Since starting this program in July 2004, Ms Ogan has seen a steady increase in clientele. Presently, Ms Ogan and Mr Dueysen offer classes three nights a week, a class on Saturday afternoon and a class on Sunday. In April, at her customers’ urgings, she has added three morning sessions, running from 9 to 11 am, Tuesday, Wednesday and Thursday.

“You can put your child on the bus, come to class, make ten meals and be back in time to take your kindergartner off the bus,” she says.

The majority of her clients are women in their late 30’s, often with families, or single professionals. They come from all over the state: Danbury, Weston, Norwalk, Middletown – and Newtown.

“Over half of my clientele is from Newtown,” says Ms Ogan. “Most people who come are good cooks,” she emphasizes, “but they’re short on time.”

Having offered “What’s For Supper?” for several months now, Mr Dueyen estimates they have a repertoire of over 100 recipes. Each month features new, seasonal items, which Mr Dueyen and Ms Ogan test from start to finish before putting them on the menu. They harvest their recipe ideas from magazines and books, adding their personal touches, and tweaking the recipes as they go along. Because they do have repeat clients with favorite requests, they have begun to roll over one or two recipes from month to month.

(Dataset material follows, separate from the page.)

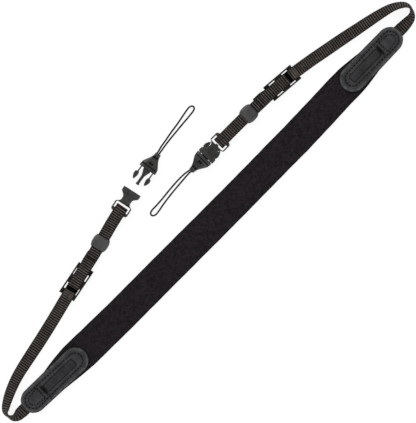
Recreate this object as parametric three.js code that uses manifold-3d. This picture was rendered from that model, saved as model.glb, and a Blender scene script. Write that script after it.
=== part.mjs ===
// Camera neck strap, lying flat: a padded neck band with a leather tongue at each end,
// ribbed webbing folded back beside it, length adjusters, keepers, two small side-release
// buckles (one fastened, one open) and the thin cord loops that go through a camera's eyelets.
// Millimetres, +Z up, the surface that it lies on is z = 0. +X runs along the neck pad and
// +Y towards the webbing. Tables are measured from the middle of the pad, and MIDDLE is where
// the middle of the whole strap lies from there.
import * as THREE from "three";
import { mergeVertices } from "three/addons/utils/BufferGeometryUtils.js";
import Module from "manifold-3d";

const wasm = await Module();
wasm.setup();

const MIDDLE = { x: 3.5, y: 31.9 };
const GAP = 0.3; // between pieces that lie on each other

const WEB = { width: 10, thick: 1.2 };
const CORD = { diameter: 1.4, sides: 8, step: 2.6 };

// ---------------------------------------------------------------- shared shapes

const radians = (degrees) => (degrees * Math.PI) / 180;

// Reads a table of rows at x, in straight lines between rows; column 0 is x.
function readTable(rows, x, column) {
  if (x <= rows[0][0]) return rows[0][column];
  for (let i = 1; i < rows.length; i += 1) {
    const [before, after] = [rows[i - 1], rows[i]];
    if (x <= after[0]) {
      const part = (x - before[0]) / (after[0] - before[0]);
      return before[column] + part * (after[column] - before[column]);
    }
  }
  return rows[rows.length - 1][column];
}

// A closed body through a list of rings with equal counts of points, with flat ends.
function loft(rings) {
  const count = rings[0].length;
  const points = rings.flat();
  const faces = [];
  for (let i = 0; i + 1 < rings.length; i += 1) {
    for (let k = 0; k < count; k += 1) {
      const next = (k + 1) % count;
      const [a, b] = [i * count + k, i * count + next];
      faces.push(a, b, b + count, a, b + count, a + count);
    }
  }
  const last = (rings.length - 1) * count;
  for (let k = 1; k + 1 < count; k += 1) {
    faces.push(0, k + 1, k, last, last + k, last + k + 1);
  }
  const geometry = new THREE.BufferGeometry().setFromPoints(points);
  geometry.setIndex(faces);
  return outward(geometry);
}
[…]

When leaving the store, which is located just beyond the Bethel railroad tracks, laden with a feast-filled cooler, it’s hard to keep the lyrics of Arlo Guthrie’s classic folk song out of your head:

“You can get anything you want, at Alice’s restaurant. Walk right in, it’s around the back, just a half a mile from the railroad track. You can get anything you want, at Alice’s restaurant.”

Substitute “Loree’s Kitchen” and there’s no wonder the song is stuck in your head.

What’s not to like? The shopping, the chopping and even the mopping are done for you. The hardest thing you have to do is remember to take the meals out of the freezer.